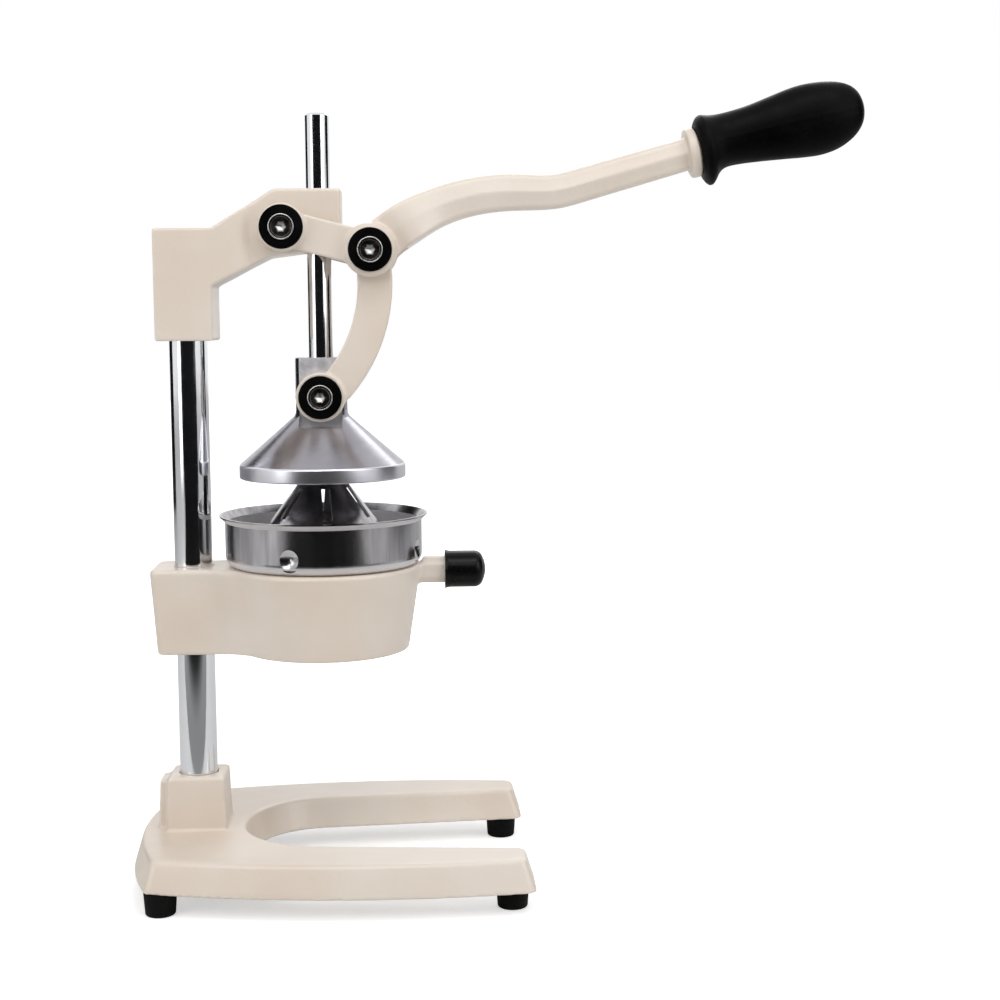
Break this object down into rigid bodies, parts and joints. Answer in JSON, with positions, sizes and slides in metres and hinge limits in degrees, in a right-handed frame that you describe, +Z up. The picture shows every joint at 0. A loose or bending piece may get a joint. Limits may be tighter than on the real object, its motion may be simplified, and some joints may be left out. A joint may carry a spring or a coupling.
{
  "type": "lever citrus juice press",
  "caption": "Upright citrus press: a forked lever on a column head drives a conical cup down a guided shaft, over a slotted reamer in a strainer bowl, by a curved connecting rod.",
  "frame": {"origin": "on the counter, under the axis of the shaft, cup and reamer", "axes": "+Z up, +X from the column towards the bay's open front and the grip, +Y to the far side"},
  "size_m": [0.4324, 0.187, 0.4667],
  "materials": {
    "cream_enamel": "baked cream enamel over a slightly rough casting, soft gloss",
    "polished_chrome": "mirror-bright chrome plate",
    "satin_cup": "polished cast aluminium",
    "stainless": "brushed stainless sheet",
    "black_plastic": "matte black moulding",
    "black_vinyl": "dipped black vinyl, soft gloss",
    "black_rubber": "matte black rubber",
    "zinc_steel": "zinc-plated steel",
    "black_screws": "dark oxide finish",
    "bush_bronze": "plain sintered bronze"
  },
  "bodies": {
    "frame": {"base_casting": "cream_enamel", "foot_rear_near": "black_rubber", "foot_rear_far": "black_rubber", "foot_front_near": "black_rubber", "foot_front_far": "black_rubber", "foot_screws": "zinc_steel", "column": "polished_chrome", "column_washer": "zinc_steel", "column_bolt": "zinc_steel", "bowl_holder": "cream_enamel", "holder_grub_screw": "black_screws", "holder_grip_cap": "black_vinyl", "strainer_bowl": "stainless", "reamer_cone": "stainless", "juice_funnel": "stainless", "head_casting": "cream_enamel", "shaft_guide_bush": "bush_bronze", "head_grub_screw": "black_screws"},
    "lever": {"lever_casting": "cream_enamel", "lever_grip": "black_plastic", "head_pivot_pin": "zinc_steel", "head_pivot_bushes": "black_plastic", "head_pivot_rings": "polished_chrome", "head_pivot_screws": "black_screws", "link_pivot_pin": "zinc_steel", "link_pivot_bushes": "black_plastic", "link_pivot_rings": "polished_chrome", "link_pivot_screws": "black_screws"},
    "con_rod": {"connecting_rod": "cream_enamel", "yoke_pin": "zinc_steel", "yoke_bushes": "black_plastic", "yoke_rings": "polished_chrome", "yoke_screws": "black_screws"},
    "plunger": {"plunger_shaft": "polished_chrome", "press_cup": "satin_cup"}
  },
  "joints": [
    {"name": "lever_swing", "type": "hinge", "parent": "frame", "child": "lever", "pos_m": [-0.02, 0, 0.383], "axis": [0, -1, 0], "range_deg": [-12, 45]},
    {"name": "plunger_slide", "type": "slide", "parent": "frame", "child": "plunger", "axis": [0, 0, 1], "range_m": [-0.0103, 0.0385]},
    {"name": "rod_swing", "type": "hinge", "parent": "plunger", "child": "con_rod", "pos_m": [0, 0, 0.286], "axis": [0, -1, 0], "range_deg": [-0.3, 1]}
  ],
  "couplings": [
    {"joint": "plunger_slide", "follows": "lever_swing", "m_per_rad": 0.04894},
    {"joint": "rod_swing", "follows": "lever_swing", "ratio": 0.0198}
  ]
}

########

* [Stated task]: Find the lines holding "joints" and list every one.

* [Task response]:
Break this object down into rigid bodies, parts and joints. Answer in JSON, with positions, sizes and slides in metres and hinge limits in degrees, in a right-handed frame that you describe, +Z up. The picture shows every joint at 0. A loose or bending piece may get a joint. Limits may be tighter than on the real object, its motion may be simplified, and some joints may be left out. A joint may carry a spring or a coupling.
  "joints": [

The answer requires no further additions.